Optimized negation detection in medical texts
Medical text mining enables the automated analysis of unstructured health data to extract relevant information. A key aspect of this process is the detection of negated findings. By combining rule-based approaches with machine learning methods, negations can be identified with high precision.

Negations: a challenge for text mining

Medical text mining refers to the automated analysis and processing of large volumes of unstructured text data in healthcare in order to extract patterns, relationships, and useful information. Negation detection plays a critical role in this context. During patient care, numerous examinations are performed, and documentation includes both the presence and the absence of symptoms and abnormal findings.

 

An example of negated findings is shown below:

“Patient shows no signs of meningism, normal pupillary light response, no indication of scleral icterus, oral mucosa and pharynx without irritation or abnormalities, thyroid not enlarged, nausea did not occur.”

Due to the complexity of natural language, additional challenges arise, such as double negations or pseudo-negations.
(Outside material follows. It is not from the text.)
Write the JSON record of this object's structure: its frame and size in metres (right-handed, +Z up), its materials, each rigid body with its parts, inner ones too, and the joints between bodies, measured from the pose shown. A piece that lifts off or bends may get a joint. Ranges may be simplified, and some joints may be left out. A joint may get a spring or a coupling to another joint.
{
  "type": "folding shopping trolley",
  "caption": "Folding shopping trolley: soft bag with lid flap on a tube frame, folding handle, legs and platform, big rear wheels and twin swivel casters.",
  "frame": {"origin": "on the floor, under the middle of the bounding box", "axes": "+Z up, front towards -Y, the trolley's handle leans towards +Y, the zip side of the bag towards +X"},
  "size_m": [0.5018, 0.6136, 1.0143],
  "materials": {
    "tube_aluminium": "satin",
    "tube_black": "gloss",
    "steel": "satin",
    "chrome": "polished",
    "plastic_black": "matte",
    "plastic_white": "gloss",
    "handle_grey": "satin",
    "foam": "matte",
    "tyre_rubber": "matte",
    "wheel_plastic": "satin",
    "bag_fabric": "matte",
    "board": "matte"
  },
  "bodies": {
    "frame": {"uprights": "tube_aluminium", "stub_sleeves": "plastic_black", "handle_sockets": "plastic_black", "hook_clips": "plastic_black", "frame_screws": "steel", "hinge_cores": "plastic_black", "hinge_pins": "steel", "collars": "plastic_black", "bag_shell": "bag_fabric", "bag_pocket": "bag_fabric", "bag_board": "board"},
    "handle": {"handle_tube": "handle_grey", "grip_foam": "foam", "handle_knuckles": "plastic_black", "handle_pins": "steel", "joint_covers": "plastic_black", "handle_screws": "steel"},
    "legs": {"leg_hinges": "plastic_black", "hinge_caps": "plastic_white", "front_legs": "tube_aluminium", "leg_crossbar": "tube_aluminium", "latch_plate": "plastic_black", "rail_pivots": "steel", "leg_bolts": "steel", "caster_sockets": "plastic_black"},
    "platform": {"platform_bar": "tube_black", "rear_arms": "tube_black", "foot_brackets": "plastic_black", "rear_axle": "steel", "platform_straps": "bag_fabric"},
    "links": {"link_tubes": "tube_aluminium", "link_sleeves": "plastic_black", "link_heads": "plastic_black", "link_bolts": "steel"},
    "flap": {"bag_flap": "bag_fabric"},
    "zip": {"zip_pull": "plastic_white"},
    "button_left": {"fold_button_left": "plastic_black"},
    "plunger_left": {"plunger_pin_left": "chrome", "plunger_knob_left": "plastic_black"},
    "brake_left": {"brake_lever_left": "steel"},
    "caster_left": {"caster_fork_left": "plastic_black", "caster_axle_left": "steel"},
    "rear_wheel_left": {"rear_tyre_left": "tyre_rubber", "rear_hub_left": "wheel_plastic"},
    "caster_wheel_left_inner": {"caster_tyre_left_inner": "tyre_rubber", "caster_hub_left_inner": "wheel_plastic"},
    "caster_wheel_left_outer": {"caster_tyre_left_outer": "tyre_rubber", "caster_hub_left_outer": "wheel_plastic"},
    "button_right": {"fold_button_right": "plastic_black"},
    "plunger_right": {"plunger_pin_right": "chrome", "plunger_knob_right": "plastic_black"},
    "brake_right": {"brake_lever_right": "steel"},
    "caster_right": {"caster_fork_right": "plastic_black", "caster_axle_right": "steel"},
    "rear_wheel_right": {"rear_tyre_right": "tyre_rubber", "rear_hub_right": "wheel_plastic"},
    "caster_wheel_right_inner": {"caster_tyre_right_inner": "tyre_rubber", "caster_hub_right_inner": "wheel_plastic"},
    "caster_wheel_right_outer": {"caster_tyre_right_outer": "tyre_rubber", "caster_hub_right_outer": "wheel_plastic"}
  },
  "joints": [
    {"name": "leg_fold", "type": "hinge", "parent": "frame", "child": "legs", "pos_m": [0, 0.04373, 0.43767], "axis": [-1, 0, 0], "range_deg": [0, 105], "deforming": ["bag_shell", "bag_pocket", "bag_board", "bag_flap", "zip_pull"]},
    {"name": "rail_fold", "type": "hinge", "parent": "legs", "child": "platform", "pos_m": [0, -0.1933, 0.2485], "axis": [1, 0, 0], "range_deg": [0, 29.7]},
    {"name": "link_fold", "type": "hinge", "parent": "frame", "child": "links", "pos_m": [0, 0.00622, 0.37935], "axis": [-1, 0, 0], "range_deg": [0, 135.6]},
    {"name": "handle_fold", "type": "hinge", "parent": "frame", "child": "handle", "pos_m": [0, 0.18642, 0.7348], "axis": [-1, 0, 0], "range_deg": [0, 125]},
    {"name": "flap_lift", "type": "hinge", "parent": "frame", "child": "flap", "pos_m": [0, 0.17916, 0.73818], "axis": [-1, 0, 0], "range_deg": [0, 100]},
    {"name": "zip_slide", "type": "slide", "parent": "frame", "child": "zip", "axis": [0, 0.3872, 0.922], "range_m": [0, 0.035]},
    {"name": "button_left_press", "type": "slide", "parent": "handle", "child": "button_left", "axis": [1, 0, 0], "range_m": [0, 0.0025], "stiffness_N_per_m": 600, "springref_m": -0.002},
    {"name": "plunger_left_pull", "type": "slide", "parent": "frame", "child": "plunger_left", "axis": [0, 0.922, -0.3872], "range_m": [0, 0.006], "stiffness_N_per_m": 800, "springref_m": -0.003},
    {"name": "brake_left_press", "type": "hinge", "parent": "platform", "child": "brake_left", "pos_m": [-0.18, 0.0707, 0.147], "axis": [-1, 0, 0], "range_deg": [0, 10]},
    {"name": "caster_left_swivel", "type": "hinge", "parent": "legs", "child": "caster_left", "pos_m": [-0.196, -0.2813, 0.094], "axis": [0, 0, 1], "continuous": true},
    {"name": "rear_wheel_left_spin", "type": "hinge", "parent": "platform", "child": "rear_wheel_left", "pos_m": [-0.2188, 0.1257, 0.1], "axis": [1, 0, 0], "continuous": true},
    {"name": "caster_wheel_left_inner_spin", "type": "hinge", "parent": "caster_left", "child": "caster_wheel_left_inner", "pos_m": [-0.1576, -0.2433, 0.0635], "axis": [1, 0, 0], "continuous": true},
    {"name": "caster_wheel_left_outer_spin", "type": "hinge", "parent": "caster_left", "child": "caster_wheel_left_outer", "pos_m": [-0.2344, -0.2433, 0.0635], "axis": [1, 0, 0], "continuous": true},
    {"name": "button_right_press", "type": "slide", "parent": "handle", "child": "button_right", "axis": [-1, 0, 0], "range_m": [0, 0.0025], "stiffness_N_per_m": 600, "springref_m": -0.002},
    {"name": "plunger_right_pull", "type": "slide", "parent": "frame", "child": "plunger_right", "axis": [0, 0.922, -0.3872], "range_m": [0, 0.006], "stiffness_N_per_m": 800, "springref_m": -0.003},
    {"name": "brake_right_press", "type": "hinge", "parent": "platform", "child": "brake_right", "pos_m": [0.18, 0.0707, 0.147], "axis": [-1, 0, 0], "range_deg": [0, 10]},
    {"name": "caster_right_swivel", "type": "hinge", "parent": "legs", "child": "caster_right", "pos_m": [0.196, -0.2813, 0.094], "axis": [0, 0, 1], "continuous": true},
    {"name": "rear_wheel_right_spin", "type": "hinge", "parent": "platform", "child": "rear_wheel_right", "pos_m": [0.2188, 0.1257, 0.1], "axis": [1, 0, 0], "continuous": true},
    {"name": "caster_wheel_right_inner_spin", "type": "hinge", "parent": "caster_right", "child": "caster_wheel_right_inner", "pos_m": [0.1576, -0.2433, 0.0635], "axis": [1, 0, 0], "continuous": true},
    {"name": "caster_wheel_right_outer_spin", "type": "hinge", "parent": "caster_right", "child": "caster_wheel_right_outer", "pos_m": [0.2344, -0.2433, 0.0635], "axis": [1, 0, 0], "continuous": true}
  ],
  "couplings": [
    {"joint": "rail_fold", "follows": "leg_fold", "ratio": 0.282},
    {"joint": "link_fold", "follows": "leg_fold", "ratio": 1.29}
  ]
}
In the following examples, findings are not negated, even though clear indicator words (“unremarkable”, “not”, “excluded”) appear in the same sentence:

“Apart from a mild skin rash, the physical examination was unremarkable. A tumor cannot be reliably excluded. Spleen and liver not palpable due to ascites.”

Negation detection with Apache UIMA Ruta

Rule-based approaches identify these complex text patterns using a large set of rules. For this purpose, we developed and released as open source a powerful NLP rule language: Apache UIMA Ruta. It enables text mining tasks to be implemented efficiently and in a short amount of time. Using this rule language, many negation patterns can be detected reliably.
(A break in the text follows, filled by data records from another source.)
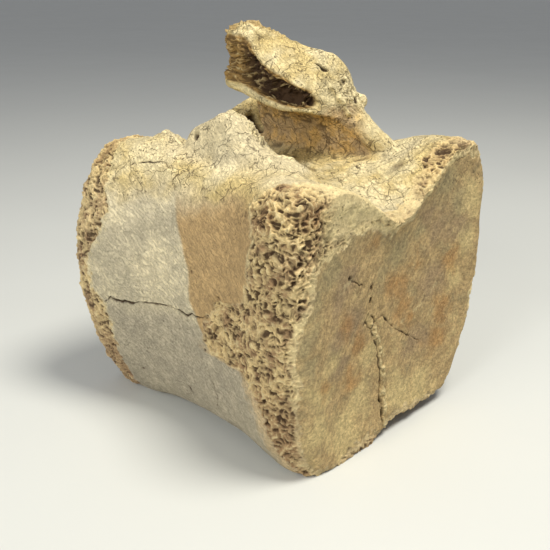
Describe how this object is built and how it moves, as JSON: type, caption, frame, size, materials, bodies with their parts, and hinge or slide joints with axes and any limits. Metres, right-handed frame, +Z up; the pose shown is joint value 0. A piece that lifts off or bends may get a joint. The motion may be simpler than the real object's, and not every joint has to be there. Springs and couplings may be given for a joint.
{
  "type": "fossil hadrosaur dorsal vertebra",
  "caption": "Fossil dorsal vertebra of a duck-billed dinosaur: a heavy spool-shaped centrum with worn rims, a broken right pedicle and the left half of the neural arch.",
  "frame": {"origin": "middle of the underside, at the height of the surface that the bone rests on", "axes": "+Z up towards the broken neural spine, -Y towards the front of the animal, +X towards the animal's left side"},
  "size_m": [0.127, 0.108, 0.139],
  "materials": {
    "fossil_bone": "dry fossil bone, pale cream to tan and orange-brown on the centrum and honey-cream on the arch, with open spongy bone along the worn rims and dark fibrous spongy bone in the break"
  },
  "bodies": {
    "root": {"centrum": "fossil_bone", "right_pedicle_stump": "fossil_bone", "left_pedicle": "fossil_bone", "neural_arch_roof": "fossil_bone", "neural_spine_base": "fossil_bone"}
  },
  "joints": []
}
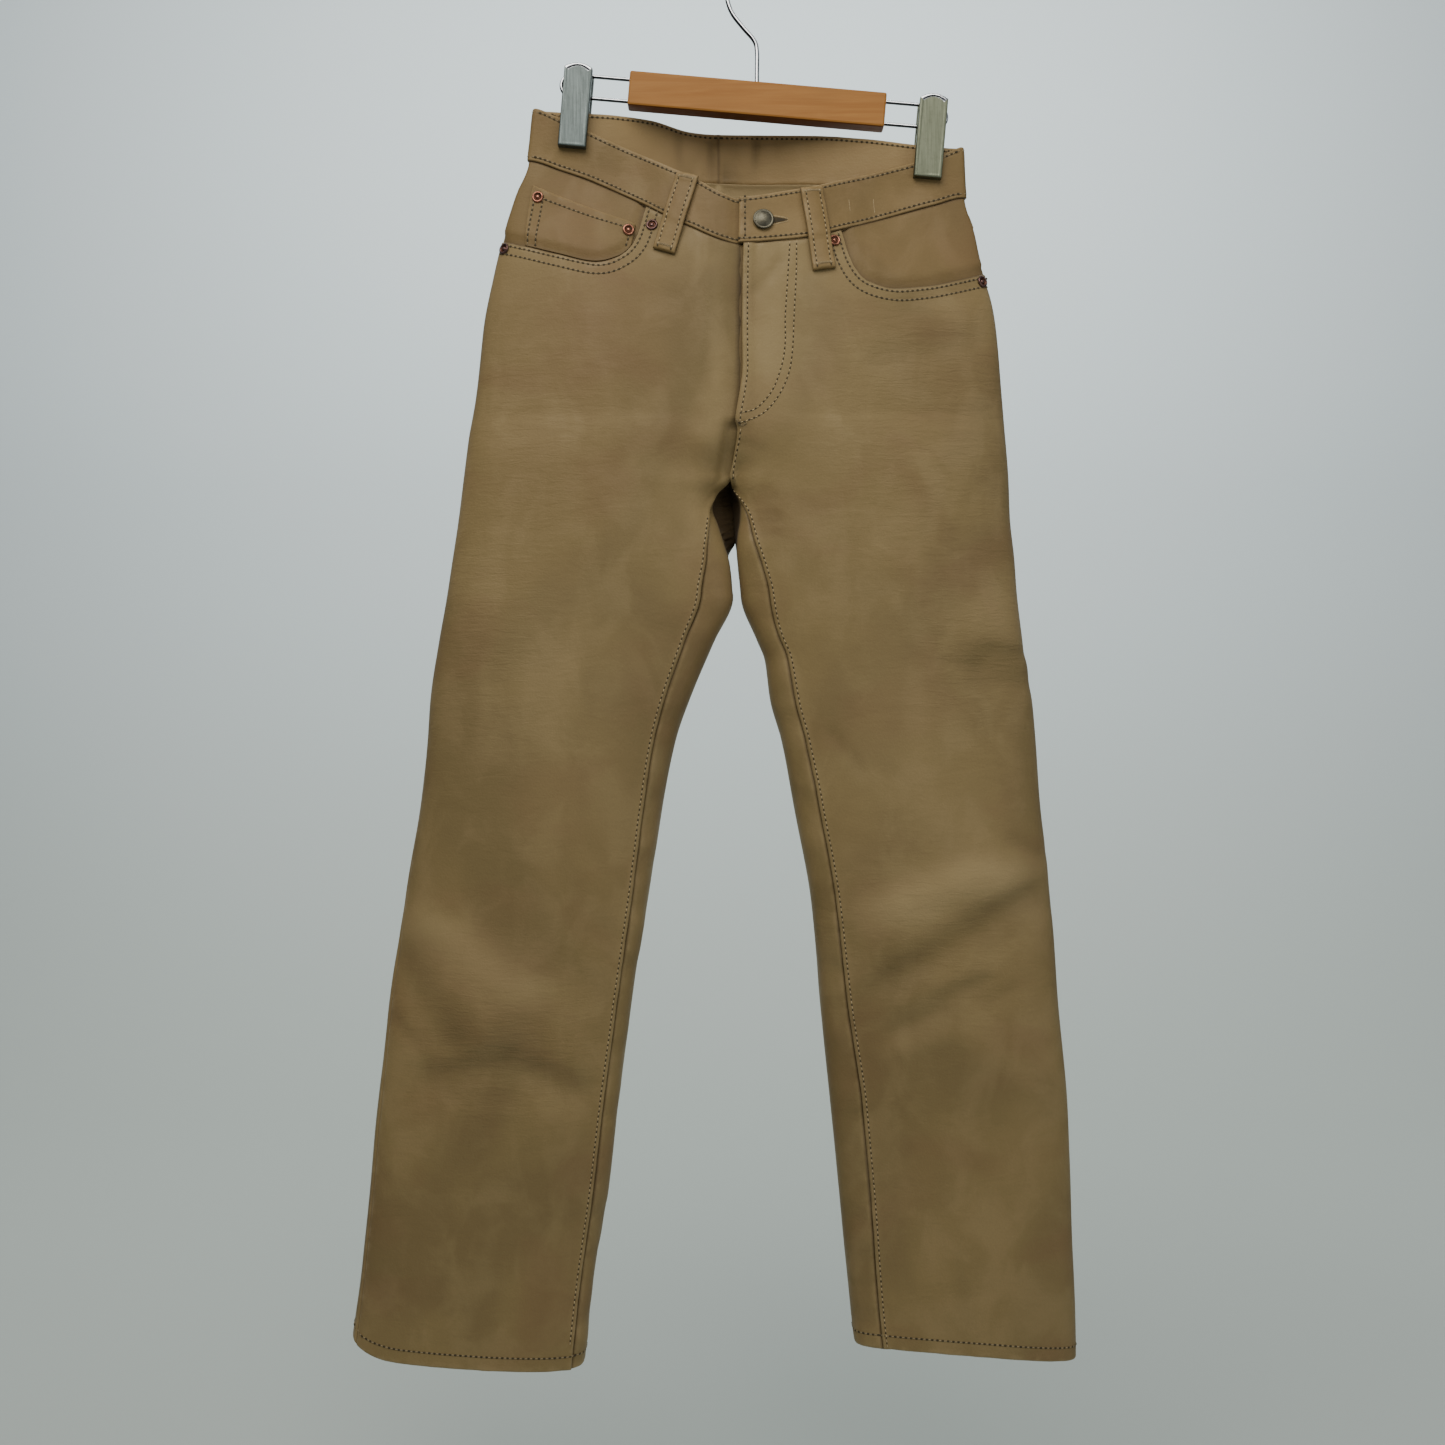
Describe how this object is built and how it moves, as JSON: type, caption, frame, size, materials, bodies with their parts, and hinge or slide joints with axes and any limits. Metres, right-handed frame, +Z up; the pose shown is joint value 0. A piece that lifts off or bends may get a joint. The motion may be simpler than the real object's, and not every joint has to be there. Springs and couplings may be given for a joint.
{
  "type": "leather trousers on a clip hanger",
  "caption": "Straight-cut leather trousers hanging by the waistband from a wooden bar hanger with steel clips and a wire hook.",
  "frame": {"origin": "inside of the hook's bend, where it rests on a rail", "axes": "+X to the viewer's right across the trousers, -Y out of the front, +Z up"},
  "size_m": [0.5974, 0.0872, 1.1641],
  "materials": {
    "leather": "soft matt tan nappa, worn a little lighter on edges",
    "button_metal": "dark antique",
    "rivet_copper": "dulled copper",
    "chrome_wire": "polished",
    "bar_wood": "satin varnish",
    "clip_steel": "brushed"
  },
  "bodies": {
    "root": {"front_left": "leather", "front_right": "leather", "back_left": "leather", "back_right": "leather", "yoke_left": "leather", "yoke_right": "leather", "band_left": "leather", "band_right": "leather", "facing_left": "leather", "facing_right": "leather", "coin_pocket": "leather", "fly_shield": "leather", "loop_front_left": "leather", "loop_front_right": "leather", "loop_back_left": "leather", "loop_back_centre": "leather", "loop_back_right": "leather", "button": "button_metal", "rivet_left_band": "rivet_copper", "rivet_left_side": "rivet_copper", "rivet_coin_outer": "rivet_copper", "rivet_coin_inner": "rivet_copper", "rivet_right_band": "rivet_copper", "rivet_right_side": "rivet_copper", "hanger_hook": "chrome_wire", "hanger_wire_left": "chrome_wire", "hanger_wire_right": "chrome_wire", "hanger_bar": "bar_wood", "clip_left_front": "clip_steel", "clip_left_back": "clip_steel", "clip_left_spring": "clip_steel", "clip_right_front": "clip_steel", "clip_right_back": "clip_steel", "clip_right_spring": "clip_steel"}
  },
  "joints": []
}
Machine learning approach for improved results

Based on experience, we know that reliably detecting complex negation patterns leads to a high level of rule complexity, which can impact maintainability. For this reason, we complemented the rule-based approach with a machine learning method. Our team compiled and annotated a large internal training dataset consisting of English and German data. In addition, we incorporated data from the publicly available i2b2 2010 dataset.

For each diagnosis, the machine learning model receives contextual information, including the words preceding and following the diagnosis, whether the diagnosis appears in a list, and whether a negation indicator—such as “no” or “not”—is present. The remaining decision process is fully automated. Individual model errors were further addressed through targeted post-processing rules.

High-accuracy detection of diagnosis negation status

By combining rule-based and machine learning approaches, we were able to increase negation detection performance to an F1 score of 96 percent for English and 95 percent for German. A detailed error analysis further showed that the machine learning approach was also able to identify incorrect annotations in the gold standard.